Megumi Nakamura of Cross Rhythms gave the album 7 out of 10 stars. She praised "I Can Only Imagine", but said that "little else on the album that matches the huge impact of that one song". In a later review for the album's "Platinum Edition", Allan Clare gave it an 8 out of 10, saying the rest of the album aside from "I Can Only Imagine" was "bland". Russ Breimeier of Christianity Today felt the album was "something of a mixed bag" and described the band's sound was "a little too mellow to be rock, and a little too heavy to be pop... their particular style doesn't stray from a middle of the road sound". Breimier described the album as not being particularly good or bad and offered a weak recommendation to fans of worship bands like By the Tree and Delirious?.

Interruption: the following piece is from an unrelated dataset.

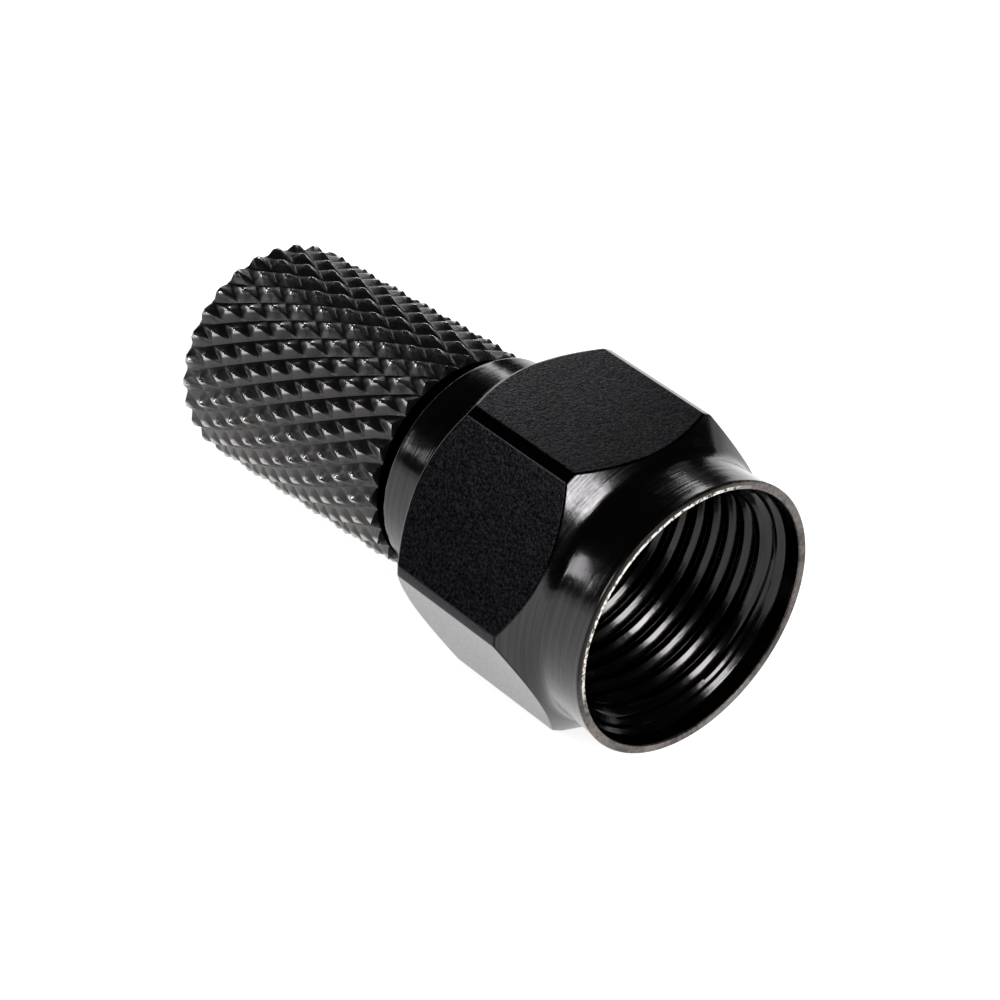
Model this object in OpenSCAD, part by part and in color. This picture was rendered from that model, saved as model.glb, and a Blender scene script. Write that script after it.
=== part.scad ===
// Twist-on F connector: a knurled body that screws onto a coaxial cable, and a
// captive hexagonal coupling nut that screws onto the mating socket.
// The connector lies on a flat surface: the nut on one of its flats, and the
// loose body drooping in it until its rear end touches the surface.
// Millimetres. The nut's axis is X, its mouth points to +X, and +Z is up.
// The origin is on the nut's axis, where its thread begins behind the mouth.

/* [Hexagon] */
// Width of the hexagon across its flats
hex_af = 11; // [10.5:0.1:13]
// Length of the hexagon, bevels included
hex_l = 6.75; // [5:0.05:9]
// Radius at which the bevels meet the hexagon's end faces
hex_face_r = 5.42; // [5.3:0.01:5.5]
// Height taken off each corner of the hexagon
corner_blunt = 0.12; // [0.05:0.01:0.3]

/* [Flared collar] */
// Length of the collar in front of the hexagon
collar_l = 2.42; // [2.1:0.01:4]
// Outer radius of the collar at the mouth
mouth_r = 5.29; // [5.22:0.01:5.4]
// Outer radius of the collar at its waist
waist_r = 5.18; // [5.05:0.01:5.2]
// Depth of the waist behind the mouth
waist_depth = 1.85; // [1:0.05:1.95]
// Width of the flat rim round the mouth
rim_w = 0.3; // [0.1:0.05:0.4]

/* [Socket thread] */
// Radius of the threaded bore at the thread's crests, for a 3/8-32 thread
thread_r = 4.35; // [4.2:0.01:4.4]
// Gap between the thread's end and the drooping flange
seat_gap = 0.3; // [0.2:0.05:0.6]
// Radius of the relief groove behind the thread
relief_r = 4.8; // [4.7:0.05:5]
// Width of the relief groove
relief_w = 0.5; // [0.3:0.05:0.6]

/* [Skirt] */
// Length of the skirt behind the hexagon
skirt_l = 2.38; // [2.1:0.02:3.4]
// Outer radius of the skirt behind the hexagon
skirt_r = 4.38; // [4.35:0.01:4.8]
// Radius of the skirt's rolled rear edge
skirt_round = 0.4; // [0.1:0.05:0.5]
// Length of the lip that the skirt's edge forms behind the flange
lip_l = 0.8; // [0.6:0.05:1.5]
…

In its 25th anniversary edition, CCM Magazine listed Almost There as one of '100 Albums You Need to Own'. In 2004, the magazine ranked "I Can Only Imagine" as the fourth-greatest song in Christian music. At the 33rd GMA Dove Awards, "I Can Only Imagine" won the awards for Song of the Year and Pop/Contemporary Recorded Song of the Year.

Professional ratings
Review scores
| Source | Rating |
| AllMusic | Star |
| CCM Magazine | Star Half star |
| Cross Rhythms | Star |
| Crosswalk | B |
| Jesus Freak Hideout | Star |
| New Release Today | Star |

==Track listing==
(Credits and track list from the album liner notes)

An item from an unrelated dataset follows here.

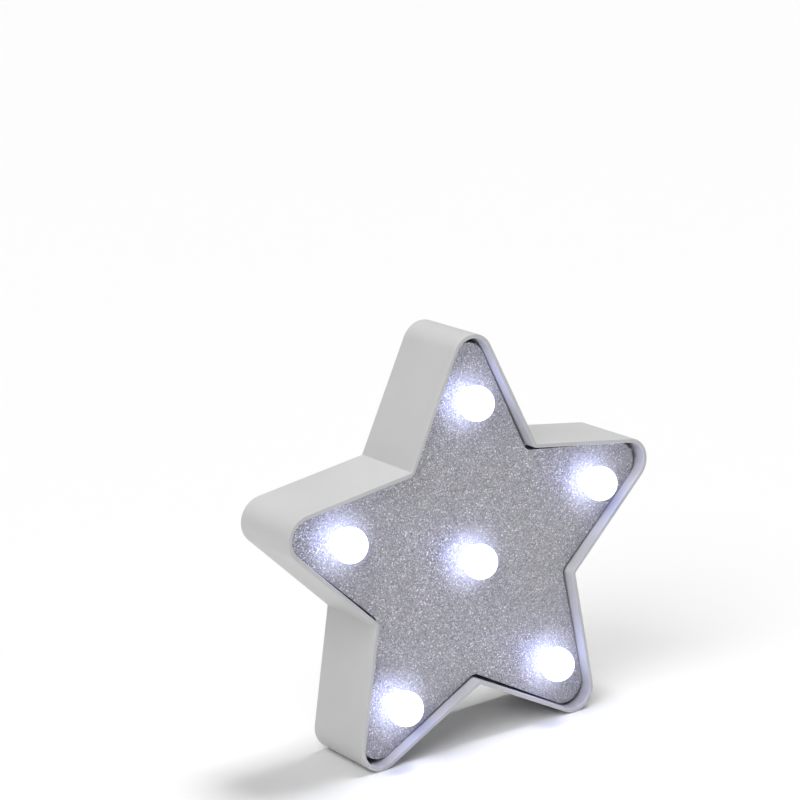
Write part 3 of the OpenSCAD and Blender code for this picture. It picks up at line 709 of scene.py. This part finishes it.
class STAR_OT_back(bpy.types.Operator):
    """Back cover with its battery bay, its screws and the battery door"""
    bl_idname = "star_light.back"
    bl_label = "Back"

    def execute(self, context):
        sizes = context.scene.back_sizes
        for node, name, body, slot in (("back_cover", "back_cover_shell", BODY, "shell"),
                                       ("battery_door", "battery_door_shell", DOOR, "door")):
            bm = merged_copy(node)
            outside = [e for e in sharp_edges(bm) if min(v.co.y for v in e.verts) > BACK - HAIR]
            round_edges(bm, outside, sizes.edge, 2)
            made = piece(name, bm, shell_material(), body, [node])
            carve(made, self.switch_marks(sizes) if node == "back_cover" else self.arrow(sizes))
        self.screws(sizes)
        return {"FINISHED"}

    def switch_marks(self, sizes):
        """Draws the on and off marks that are sunk beside the switch's pocket: a line and a ring."""
        pocket_half, clear, half_travel = 6 * MM, 2.8 * MM, 1.25 * MM
        half_width, half_height, ring_in, ring_out = 0.3 * MM, 1.4 * MM, 0.85 * MM, 1.4 * MM
        on = middle("switch_knob")
        centre_x = on.x + half_travel
        floor, above = BACK - sizes.mark_depth, BACK + MM
        line_x = centre_x - pocket_half - clear
        bm = bmesh.new()
        block(bm, (line_x - half_width, floor, on.z - half_height),
              (line_x + half_width, above, on.z + half_height))
        profile = [(ring_in, floor), (ring_out, floor), (ring_out, above), (ring_in, above), (ring_in, floor)]
        ring = Matrix.Translation((centre_x + pocket_half + clear, 0, on.z)) @ ALONG_Y
        turned(bm, profile, ring, 32)
        return bm

    def arrow(self, sizes):
        """Draws the arrow head that is sunk in the door above its grip grooves and points at the catch."""
        arrow_r, rise = 2.2 * MM, 14.5 * MM
        depth = sizes.mark_depth + MM
        spot = (middle("battery_door").x, BACK + MM - depth / 2, low("battery_door").z + rise)
        bm = bmesh.new()
        bmesh.ops.create_cone(bm, cap_ends=True, segments=3, radius1=arrow_r, radius2=arrow_r, depth=depth,
                              matrix=Matrix.Translation(spot) @ ALONG_Y)
        return bm

    def screws(self, sizes):
        """Makes the five cover screws, with domed heads and a cross recess."""
        star = bpy.context.scene.star_sizes
        wing_reach, wing_half, wing_depth, segments = 1.45 * MM, 0.32 * MM, 1.2 * MM, 32
        head_r, head_h = sizes.head_r, sizes.head_h
        seat = high("cover_screws").y - head_h
        profile = self.screw_profile(sizes, low("cover_screws").y, seat)
        screws, cross = bmesh.new(), bmesh.new()
        for arm in range(ARMS):
            spot = at_depth(0) + polar(tip_centre(star, 0, star.tip_round), arm_angle(arm))
            turned(screws, profile, Matrix.Translation(spot) @ ALONG_Y, segments)
            for turn in (20, 110):
                wing = block(cross, (-wing_reach, seat + head_h - wing_depth, -wing_half),
                             (wing_reach, seat + 2 * head_h, wing_half))
                place = Matrix.Translation(spot) @ Matrix.Rotation(math.radians(turn), 4, "Y")
                bmesh.ops.transform(cross, matrix=place, verts=wing)
        made = piece("cover_screw_set", screws, plated_steel("zinc_plated_steel", linear("#BFC2C6"), 0.32),
                     stands_for=["cover_screws"])
        carve(made, cross)

    def screw_profile(self, sizes, tip, seat):
        """Returns a screw's outline from its tip to its domed head, with a ring for each turn of thread."""
        head_r, head_h, shank, pitch = sizes.head_r, sizes.head_h, sizes.shank_r, sizes.thread_pitch
        root, neck, lip, brim = shank * 0.78, shank * 0.9, 0.1 * MM, 0.5 * MM
        point_h, thread_from, plain_h = 0.4 * MM, 1.5 * MM, 2 * MM
        profile = [(0, tip), (root * 0.4, tip + point_h)]
        for turn in range(int((seat - tip - plain_h) / pitch)):
            start = tip + thread_from + turn * pitch
            grown = min(1.0, 0.55 + 0.2 * turn)
            profile += [(root * grown, start), (shank * grown, start + 0.4 * pitch),
                        (root * grown, start + 0.7 * pitch)]
        profile += [(neck, seat - lip), (neck, seat), (head_r - lip, seat), (head_r, seat + lip)]
        for angle in range(0, 90, 10):
            turn = math.radians(angle)
            profile.append((head_r * math.cos(turn) ** 0.55, seat + brim + (head_h - brim) * math.sin(turn)))
        return profile + [(0, seat + head_h)]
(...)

| No. | Title | Writer(s) | Length |
|---|---|---|---|
| 1. | "I Worship You" | Pete Kipely, Regie Hamm | 3:07 |
| 2. | "Here Am I" | Bart Millard, Kipely | 4:20 |
| 3. | "On My Way to You" | Millard, Nathan Cochran, Mike Scheuchzer, Jim Bryson, Robby Shaffer | 4:06 |
| 4. | "How Great Is Your Love" | Millard | 4:14 |
| 5. | "I Can Only Imagine" | Millard | 4:08 |
| 6. | "Bless Me Indeed (Jabez's Song)" | Millard, Cochran, Scheuchzer, Bryson, Shaffer | 4:14 |
| 7. | "Cannot Say Enough" | Millard, Cochran, Scheuchzer, Bryson, Shaffer | 4:47 |
| 8. | "House of God" | Millard, Cochran, Scheuchzer, Bryson, Shaffer, Kipely | 3:13 |
| 9. | "Call to Worship" | Millard, Cochran, Scheuchzer, Bryson, Shaffer | 4:51 |
| 10. | "Fall Down" | Millard, Cochran, Scheuchzer, Bryson, Shaffer | 3:45 |
| 11. | "In You" | Millard | 4:17 |

==Credits and personnel==
(Credits from the album liner notes)

MercyMe
- Bart Millard – lead vocals
- Jim Bryson – keys
- Mike Scheuchzer – guitars, backing vocals
- Nathan Cochran – bass, backing vocals
- Robby Shaffer – drums

Additional performers
- Paltrow Performance Group – strings

Technical and miscellaneous
- Pete Kipley – producer, programming
- Skye McCaskey – engineer
- Julian Kindred – engineer
- Salvo – mixing (1–10)
- Shane Wilson – mixing (11)
- Cool Spring Studio – mixing location
- Elizabeth Workman – design
- Shawn Sanders – band photos

==Charts==

Weekly charts
| Chart (2002) | Peak position |
|---|---|
| US Heatseekers Albums (Billboard) | 1 |

| Chart (2003) | Peak position |
|---|---|
| US Billboard 200 | 37 |
| US Christian Albums (Billboard) | 1 |

| Chart (2004) | Peak position |
|---|---|
| US Catalog Albums (Billboard) | 3 |

Year-end charts
| Chart (2002) | Peak position |
|---|---|
| US Billboard 200 | 128 |
| US Christian Albums (Billboard) | 6 |

| Chart (2003) | Peak position |
|---|---|
| US Billboard 200 | 128 |
| US Christian Albums (Billboard) | 2 |

| Chart (2004) | Peak position |
|---|---|
| US Catalog Albums (Billboard) | 18 |
| US Christian Albums (Billboard) | 15 |

Decade-end charts
| Chart (2000s) | Peak position |
|---|---|
| US Christian Albums (Billboard) | 4 |

==Certifications==

| Region | Certification | Certified units/sales |
| United States (RIAA) | 3× Platinum | 3,000,000^{‡} |
^{‡} Sales+streaming figures based on certification alone.